Script to check api stats on public/private storj servers

xyphos10 · September 9, 2019, 4:59pm

Hello, just sharing a script I modified from @ kevink which I use to check my node’s health using the dashboard API, it can be used with local and public servers which have the dashboard api exposed.

https://github.com/xyphos10/StorjScripts

kevink · September 9, 2019, 9:11pm

Looks great! Thanks. Way nicer than my script

KernelPanick · September 9, 2019, 11:38pm

nice work! I will add it as a task to add to track in the grafana dashboard

Alexey · September 10, 2019, 12:55am

Nice work
I just noticed, your node has been paused on one satellite.
Please, send a support ticket to the support@storj.io with your NodeID and full docker run command

BrightSilence · September 10, 2019, 8:25am

@kevink @xyphos10 great script! I created a PR to add the uptime percentage and make it default to 127.0.0.1 and 14002 if no parameters are given, since most people will likely run it on the nodes machine anyway.

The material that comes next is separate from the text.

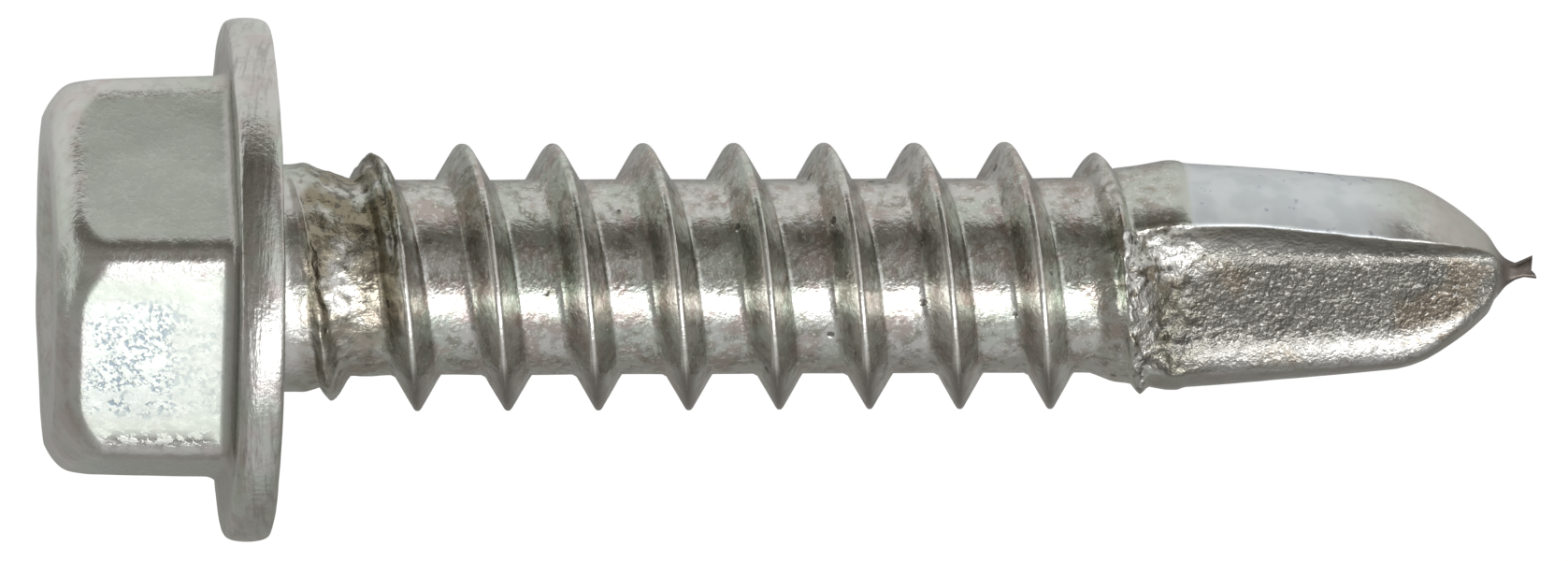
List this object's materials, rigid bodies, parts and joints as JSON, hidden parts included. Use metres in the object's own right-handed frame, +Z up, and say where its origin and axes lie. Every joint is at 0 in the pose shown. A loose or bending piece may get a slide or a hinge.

littleskunk · September 10, 2019, 11:50am

These numbers are not correct!

The score is alpha / (alpha + beta). It has nothing to do with the total number of audits. It works more like a moving average. You might see something like 980/1000 total audits but a very bad score because of 20 failed audits at the end or a very good score because the 20 failed audits happend a long time ago. -> The total numbers are missleading.

xyphos10 · September 10, 2019, 12:10pm

Okay I will revise as needed, the overall score that is shown is not a calculated value but rather gotten from the API. Would it make more sense to just show something like

Audits Health:
-Total Audith: xxxx
-Successful Audits: xxx
-Overall Score: xxx

BrightSilence · September 10, 2019, 12:27pm

Just making sure, you’re saying they are misleading, not that the actual numbers are wrong? I agree that the score is all that matters, but I’m still interested in the totals as well. I didn’t see any factual issue in the calculation but I may have overlooked something.

littleskunk · September 10, 2019, 12:29pm

I would expect confusion like 980/1000 = 98% but the score is showing less than 60%. Maybe we can display these numbers in a way that explains it better.

xyphos10 · September 10, 2019, 12:31pm

In that case why not just use the current score/maximum possible score as a percentage? Is that possible, what is the maximum score?

BrightSilence · September 10, 2019, 12:33pm

The score is already kind of a percentage, it’s between 0 and 1.

littleskunk · September 10, 2019, 12:38pm

How about total audits without any percentage or score and than the raw alpha and beta values and the score. We could call that recent audit results. It doesn’t explain how alpha, beta and the score is calculated but it should at least explain that they depend on the recent audit results.

Best results would be:
Beta close to 0
Alpha close to 100 for audits and 20 for uptime
Score = alpha / (alpha + beta)

xyphos10 · September 10, 2019, 12:48pm

Okay, you mentioned that hightest alpha values are 100 audits and 20 uptime, do those numbers start at 0 and then move up to the max or like in V2, start at a high number and then reduce? Sorry for the question, just want to understand the data more.

BrightSilence · September 10, 2019, 1:11pm

https://github.com/storj/storj/blob/86f4b41a70d6ad69c0220b6d82a5c91dee7e08b5/docs/datascience/extending%20ratios%20to%20reputation.pdf
I think this describes the current situation, but with everything being developed on it might be forward looking as well.

That said, I don’t know if the individual alpha and beta values will mean much to anyone unless they read and understood these documents. And for most SNO’s that’s just major overkill.

How about something like this?

I can make another PR, if you want. But I removed some of the new lines and *** lines to make it more compact.

xyphos10 · September 10, 2019, 1:14pm

I don’t see the first pull request on github and wow wish I had those scores, ISP in my country sucks T-T

BrightSilence · September 10, 2019, 1:20pm

My bad, I must have done something weird there. Couldn’t even find my previous commit. I created a new PR with all changes as displayed above.

BrightSilence · September 10, 2019, 1:34pm

To be honest, I had my own issues with down time and I feel like the reputation recovers a bit too fast.

This is from uptime robot

I feel like that over 2 hour down time (ISP outage) should probably still impact my reputation, but apparently it does not. But I guess that’s a whole different discussion.

littleskunk · September 10, 2019, 1:57pm

The current system tracks number of pings but not the time between them. It is very unfair and therefore we don’t use it right now. We are working on a better system to detect offline time and hopefully that should work better.

BrightSilence · September 10, 2019, 2:01pm

oh doh… I knew that, ignore my comment.
For others, discussion about that here: Design draft: New way to measure SN uptimes

kevink · September 10, 2019, 2:27pm

I think for the typical SNO it would be enough to display the score so they know if they are good, have to do better or are paused.